The January 2010 Crown Estate award press release would be the canonical primary source for the per-zone award attribution; it is not currently retrievable. This is a known coverage gap consistent with R1 and R2 patterns.


13. Post-award developments

13.1 The ZAP phase (2010–2014)

By the 8 July 2014 snapshot, the ZAP phase had produced 24 projects totalling 18 GW of named and site-surveyed capacity across the 9 zones. The ~14 GW gap vs the 32 GW headline represents the first wave of attrition — zones or portions of zones that the developer determined were uneconomic or too environmentally constrained to progress.

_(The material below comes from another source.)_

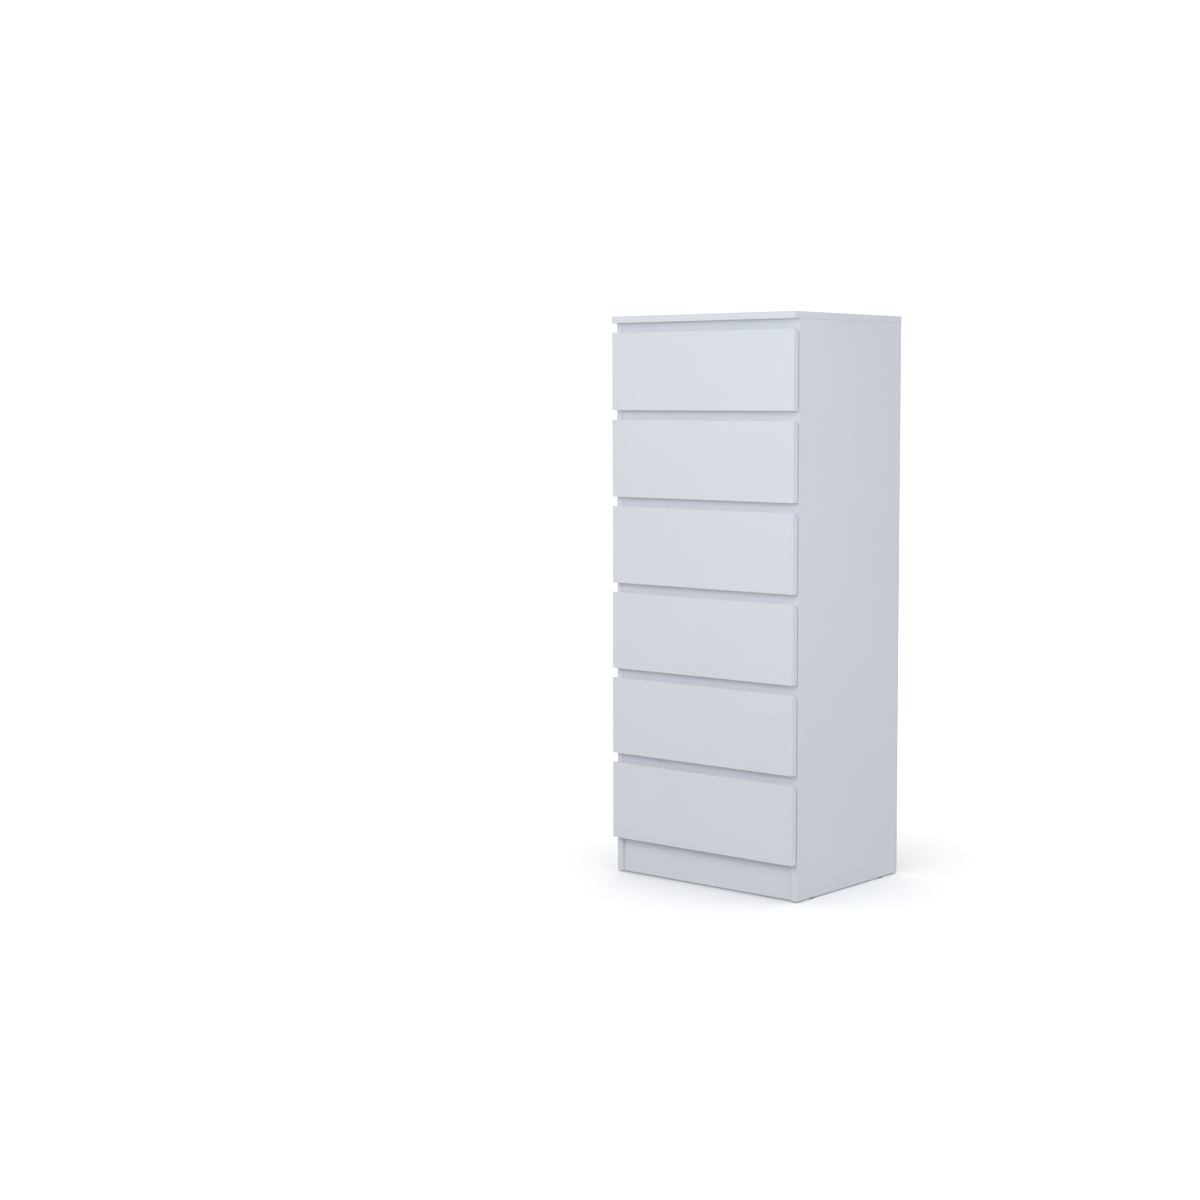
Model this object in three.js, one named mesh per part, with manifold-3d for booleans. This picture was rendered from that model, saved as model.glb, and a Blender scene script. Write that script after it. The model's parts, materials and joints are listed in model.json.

Key ZAP-phase outcomes per zone:

  • Dogger Bank (Forewind): the most systematically developed zone, producing 6 named projects (Creyke Beck A/B, Teesside A/B, Sofia, later rebranded as Dogger Bank A/B/C/Sofia).
  • Norfolk (East Anglia Offshore Wind): large zone producing East Anglia One/Two/Three/Boreas/Vanguard — a ~7 GW portfolio.
  • Hornsea (Mainstream / Siemens → Ørsted): 4-project portfolio Hornsea 1/2/3/4.
  • Firth of Forth (SeaGreen): sequential projects culminating in Seagreen 1 and Berwick Bank.
  • Moray Firth (MORL): single project (Moray East) initially, later Moray West.
  • Bristol Channel (RWE): single project (Atlantic Array) — cancelled November 2013.
  • West of Isle of Wight (Eneco): single project (Navitus Bay) — refused September 2015.
  • Irish Sea (Centrica): portfolio (Celtic Array) — scrapped 2014.
  • Hastings (E.On): no standalone projects of note; partially absorbed by Rampion zone expansion.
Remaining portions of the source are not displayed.